Dinas Sosial Kabupaten Bojonegoro merupakan institusi yang memiliki fungsi koordinatif dan strategis melalui kebijakan dan perencanaan pembangunan kesejahteraan sosial, sebagai mana tertuang dalam Peraturan Daerah (Perda) nomor 13 tahun 2016 tentang Pembentukan Dan Susunan Perangkat Daerah Kabupaten Bojonegoro dan Peraturan Bupati Bojonegoro Nomor 53 Tahun 2016 tentang Kedudukan Susunan Organisasi Tugas Pokok dan fungsi saerta tata kerja Dinas.
Dinas Sosial Kabupaten Bojonegoro merupakan salah satu institusi penyelenggara kesejahteraan sosial yang telah diamanatkan oleh undang-undang. Sebagaimana juga tercantum dalam Undang-Undang nomor 11 tahun 2009 tentang Kesejahteraan Sosial pasal 1 ayat (2) disebutkan, “Penyelenggaraan Kesejahteraan Sosial adalah upaya yang terarah, terpadu, dan berkelanjutan yang dilakukan Pemerintah, pemerintah daerah, dan masyarakat dalam bentuk pelayanan sosial guna memenuhi kebutuhan dasar setiap warga negara, yang meliputi rehabilitasi sosial, jaminan sosial, pemberdayaan sosial, /,”dan perlindungan sosial”.
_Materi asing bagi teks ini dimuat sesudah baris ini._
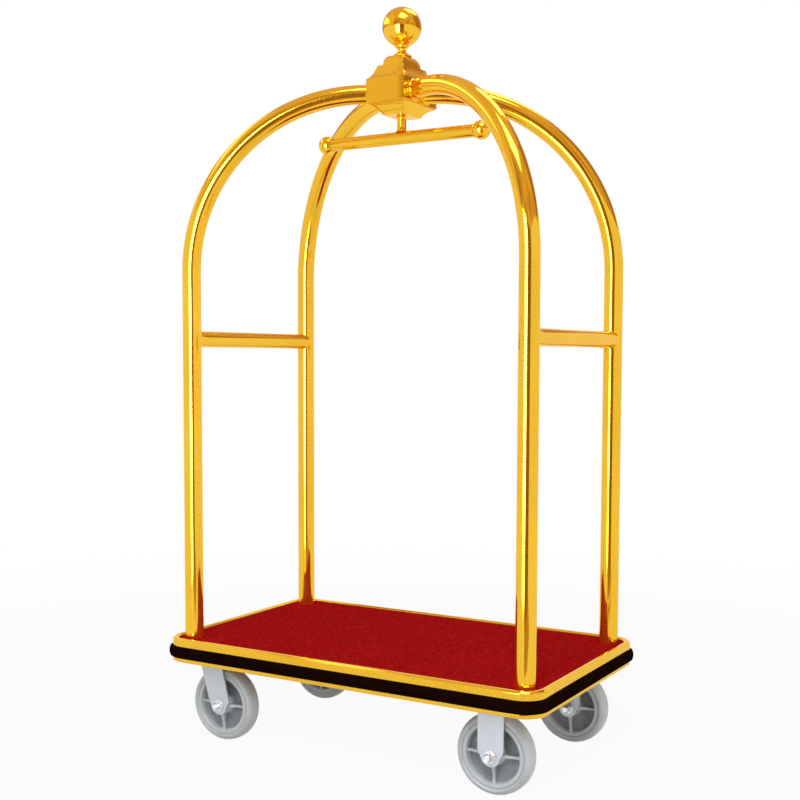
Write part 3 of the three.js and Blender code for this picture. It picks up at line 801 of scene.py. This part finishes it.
e = 0.9
keep(rect_loft("crown_box", [
    (BLOCK_X - e, BLOCK_Y - e, BLOCK_Z0), (BLOCK_X - 0.3, BLOCK_Y - 0.3, BLOCK_Z0 + 0.3), (BLOCK_X, BLOCK_Y, BLOCK_Z0 + e),
    (BLOCK_X, BLOCK_Y, BLOCK_Z0 + 22), (BLOCK_X, BLOCK_Y, BLOCK_Z1 - 22),
    (BLOCK_X, BLOCK_Y, BLOCK_Z1 - e), (BLOCK_X - 0.3, BLOCK_Y - 0.3, BLOCK_Z1 - 0.3), (BLOCK_X - e, BLOCK_Y - e, BLOCK_Z1)], GOLD_CAST), "root", "gold", "crown_block")

top = [(0.975, 1804.2, 1), (0.955, 1805.6), (0.93, 1807.6), (0.895, 1810.2), (0.862, 1813.0), (0.825, 1817.0), (0.79, 1821.6), (0.762, 1825.8),
       (0.738, 1830.0), (0.718, 1834.0), (0.704, 1837.6, 1), (0.702, 1840.6, 1), (0.697, 1841.4, 1), (0.548, 1842.6, 1), (0.540, 1844.0, 1),
       (0.535, 1848.0), (0.526, 1852.5), (0.508, 1857.2), (0.482, 1861.6), (0.445, 1865.6), (0.400, 1868.8), (0.35, 1870.8), (0.31, 1871.3, 1)]
prof = smooth_profile([(k * 100, z, *c) for k, z, *c in top], 3)
keep(rect_loft("crown_top_tier", scaled([(r / 100, z) for r, z in prof]), GOLD_CAST), "root", "gold", "crown_top_moulding")

low = [(0.535, 1713.0, 1), (0.548, 1713.8, 1), (0.560, 1716.0), (0.590, 1719.6), (0.630, 1723.4), (0.685, 1727.6), (0.745, 1731.4), (0.815, 1735.0),
       (0.880, 1737.6), (0.935, 1739.0, 1), (0.945, 1740.2, 1), (0.945, 1741.8, 1)]
prof = smooth_profile([(k * 100, z, *c) for k, z, *c in low], 3)
keep(rect_loft("crown_lower_tier", scaled([(r / 100, z) for r, z in prof]), GOLD_CAST), "root", "gold", "crown_bottom_moulding")

# turned neck: round foot, waist, cup under the ball
neck = [(0, 1871.5, 1), (25.6, 1871.5, 1), (26.8, 1872.4), (26.9, 1873.6), (25.4, 1875.2), (23.0, 1876.6), (21.6, 1878.0, 1), (20.8, 1878.6, 1), (17.6, 1880.0), (14.2, 1881.8),
        (12.2, 1884.0), (11.2, 1886.6), (11.1, 1889.0), (12.0, 1891.4), (13.8, 1893.6), (15.2, 1895.0, 1), (16.6, 1895.6, 1), (17.6, 1897.0), (18.4, 1899.0), (18.6, 1901.0, 1), (17.6, 1902.2), (0, 1902.4, 1)]
keep(lathe("finial_neck_turned", smooth_profile(neck, 3), GOLD_CAST, 72), "root", "gold", "finial_neck")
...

Dalam rangka mengarahkan program dan kegiatan pembangunan kesejahteraan sosial di Kabupaten Bojonegoro, sekaligus menjadi tolok ukur dalam mengevaluasi capaian kinerja, maka perlu disusun dan dirumuskan Rencana Strategis (Renstra) dalam lima tahun ke depan. Sebagaimana kita ketahui bahwa Rencana Strategis merupakan dokumen perencanaan yang harus disusun oleh setiap OPD sebagai manifestasi dari implementasi Undang-Undang Nomor 25 Tahun 2004 tentang Sistem Perencanaan Pembangunan Nasional (SPPN) dan Peraturan Pemerintah Nomor 40 Tahun 2006 tentang Tata Cara Penyusunan Rencana Pembangunan Nasional. Penyusunan rencana Strategis ini mengacu pada ketentuan Peraturan Menteri Dalam Negeri nomor 54 tahun 2010 tentang Pelaksanaan Peraturan Pemerintah nomor 8 tahun 2008 tentang Tahapan, Tata cara penyusunan, Pengendalian, dan Evaluasi Pelaksanaan Rencana Pembangunan Daerah.